Religious Belief
 
Let's take a look at religious belief.  Every society that we know of has had a spiritual orientation.  Most every culture has such beliefs, and the individuals in the societies believe in them honestly.

People born in India almost always grow up to be Hindu.  Those born in Tibet almost always become Buddhist.  People born in Tel Aviv grow up Jewish, and those in Iran become Muslim.  But remember that had they been born in Persia around 500 A.D., they would have believed in Zarathustra, not Mohammed. 

People born in Italy usually become Roman Catholic, and those in Greece become Greek Orthodox.  but if they had been born in Greece 3,000 years ago, they would have believed in Zeus.  And in Rome 3000 years ago, people believed in Jupiter.

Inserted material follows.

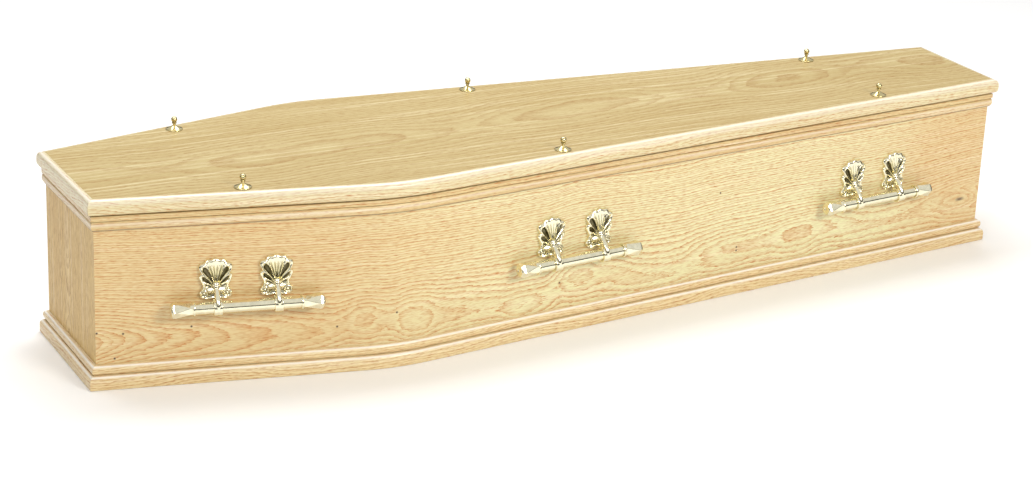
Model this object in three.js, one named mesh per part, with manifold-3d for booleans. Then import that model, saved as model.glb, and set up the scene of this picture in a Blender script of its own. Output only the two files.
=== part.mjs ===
// A wooden coffin of the shouldered shape: a hollow box of veneered board with a loose lid, mitred
// mouldings round its foot, rim and lid, six turned lid screws and six bar handles.
// Millimetres. X runs from the head end to the foot end, Y across and Z up, and the origin is on the
// floor under the middle of the box. Left and right are as seen from the foot end: left is -Y.
import * as THREE from "three";
import { mergeVertices } from "three/addons/utils/BufferGeometryUtils.js";
import Module from "manifold-3d";

const wasm = await Module();
wasm.setup();

// The box, over the outer faces of its boards
const BODY_LENGTH = 1900;
const BODY_HEIGHT = 318;
const HEAD_WIDTH = 260;
const SHOULDER_WIDTH = 480;
const FOOT_WIDTH = 235;
const SHOULDER_FROM_HEAD = 517;
const SHOULDER_BEND_RADIUS = 400;
const BOARD_THICKNESS = 18;

// The lid board, and the rounded edging planted round it
const LID_THICKNESS = 28;
const LID_EDGE_REACH = 13;
const LID_NOSE_ROUND = 12;
const LID_UNDER_ROUND = 9;

// The moulding under the rim: a flat fillet over a groove over a bead
const RIM_DROP = 2;
const RIM_HEIGHT = 27;
const RIM_FILLET_HEIGHT = 9;
const RIM_REACH = 6;
const RIM_GROOVE_REACH = 3;
const RIM_BEAD_HEIGHT = 15;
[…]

In Central America and Mexico, a person born in 1400 AD would have believed in The Aztec gods, but today they are Catholics.  Could that be because the Spaniards who over-ran their country were Catholic?

In the United States, there is more variation, but similar patterns occur.  In the south, there is a strong likelihood of children growing up in a fundamentalist church.  Those born in Utah are much more likely to belong to the Mormon Church than someone born in a small town in Georgia.

Looking at these patterns of belief, we must conclude that the religion you believe in is the result of your time and  place of birth.  Had you been born in a different part of the world, you would likely have different beliefs.

No matter where a person is born, and hence the religion they believe in, they believe their religion is the true one, and they live their lives by its precepts.  Thus, in India, when her husband dies, the wife will throw herself on the funeral pyre and be burned alive.  She does this of her own free will.

In Muslim countries, women who themselves have suffered “female circumcision”, will have their daughters similarly mutilated.  Jews will have their sons circumcised without anesthesia.  Mormon doctrine still supports polygamy, though it is not part of the official policy.

The doctrine of many Christian churches supports the idea of war, even though Jesus spoke of forgiveness and compassion.  [Matthew 5:9: "Blessed are the peacemakers, for they will be called the children of God."] 

Perhaps there is room for us to be tolerant of those who have different beliefs than we do, since it is just the accident of our time of birth and our place of birth that gives us our “righteous” beliefs.